I think it depends on the market where you work as a lawyer. When I was in practice in New York, I always could find a CLE being offered withing a month or two on any topic about which I was thinking, "boy, I really need to brush up on (or learn the basics of) XYZ," whether it was employee benefits, discovery in state court litigation, deposition-taking, negotiation skills, (just to name four I did take) or just about anything else. And I thought this remained true by the time I was in year six as a lawyer, not just as a newly minted law school grad.

I can't swear this is true in all markets, though; in some smaller markets, you may be stuck with nothing but "case law update [in fields of practice you don't care about]" or "trial skills [ie, war stories]" being offered by well-intentioned county bar ass'ns that simply lack the staffing or lawyer roster to offer a wide enough range of CLE to be relevant to everyone.

Posted by: Scott Moss | Oct 15, 2008 11:38:51 PM

I have been practising law since 1981 and in my humble opinion, most CLE classes are an utter waste of time. For the most part, they range from the dreary recitation of the obvious to relentlessly boring war stories. They exist only because they are required by well meaning but otherwise clueless state regulators.

I contrast that to a week I spent at a well-known business school studying finance for folks who don't practice in the area. The classes were all taught by full tenured professors and were excellent: intellectually stimulating, rigorous and useful.

I suspect that CLE classes might be more interesting and stimulating if they were taught by taught by full tenured professors rather than by lawyers out marketing their names. Given the captive market, however, it's surely more profitable for CLE sponsors to use practising lawyers, who will donate their time for nothing in exchange for the publicity, rather than hiring real law professors.

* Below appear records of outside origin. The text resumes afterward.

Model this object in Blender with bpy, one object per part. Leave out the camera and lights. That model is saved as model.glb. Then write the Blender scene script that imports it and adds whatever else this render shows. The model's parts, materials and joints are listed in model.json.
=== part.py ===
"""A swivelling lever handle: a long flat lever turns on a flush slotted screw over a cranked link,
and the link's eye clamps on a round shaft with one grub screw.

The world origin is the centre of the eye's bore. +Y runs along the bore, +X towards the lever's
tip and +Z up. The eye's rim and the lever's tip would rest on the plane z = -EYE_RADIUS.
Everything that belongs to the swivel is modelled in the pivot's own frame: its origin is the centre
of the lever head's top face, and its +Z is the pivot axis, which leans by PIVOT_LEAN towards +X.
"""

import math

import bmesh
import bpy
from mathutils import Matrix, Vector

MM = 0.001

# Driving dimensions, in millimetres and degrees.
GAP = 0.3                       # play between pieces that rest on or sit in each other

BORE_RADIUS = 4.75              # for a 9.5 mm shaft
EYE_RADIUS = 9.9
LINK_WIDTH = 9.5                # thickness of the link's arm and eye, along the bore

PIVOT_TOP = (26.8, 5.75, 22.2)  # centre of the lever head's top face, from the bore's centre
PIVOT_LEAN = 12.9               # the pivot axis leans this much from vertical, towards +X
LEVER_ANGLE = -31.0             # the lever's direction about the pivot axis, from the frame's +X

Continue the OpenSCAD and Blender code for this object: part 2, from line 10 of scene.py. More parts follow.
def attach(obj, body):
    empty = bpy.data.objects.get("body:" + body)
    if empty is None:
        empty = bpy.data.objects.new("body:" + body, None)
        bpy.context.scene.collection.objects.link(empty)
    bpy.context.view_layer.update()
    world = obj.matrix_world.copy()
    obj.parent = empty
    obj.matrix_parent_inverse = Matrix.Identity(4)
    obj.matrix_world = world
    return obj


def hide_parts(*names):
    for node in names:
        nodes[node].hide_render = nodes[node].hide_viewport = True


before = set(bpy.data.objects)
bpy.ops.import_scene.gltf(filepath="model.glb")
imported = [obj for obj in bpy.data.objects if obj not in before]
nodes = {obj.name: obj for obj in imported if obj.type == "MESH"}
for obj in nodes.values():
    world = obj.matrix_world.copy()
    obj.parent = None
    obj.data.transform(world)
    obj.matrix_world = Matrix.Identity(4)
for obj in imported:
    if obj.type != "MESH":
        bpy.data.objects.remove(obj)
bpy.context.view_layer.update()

Posted by: DBL | Oct 15, 2008 3:15:28 PM

CLE presentations are good for all the reasons you list, especially
at a public law school in a state like West Virginia where a high percentage of the lawyers are WVU Law graduates. I always regarded CLEs as important and valuable service during my 13 years as Dean at Ole Miss, Kentucky and Georgia. The presentations keep faculty in touch with the bench and bar, and most of the time those lawyers and judges in the audience will be impressed with the quality of the law faculty presentations. I would not hesitate listing CLE presentations on your CV
as well as in your annual report to the Dean - you had to prepare the
written materials, you outlined your talk, you probably rehearsed it
a couple times to make sure you could do it in 45 minutes and leave time
for questions, and what you learned in preparing the talk should enrich your teaching. CLE talks might not count much if and when you try to
move to another law school but there is much to be said for doing some of those extra things - service activities - that count for something at your home institution.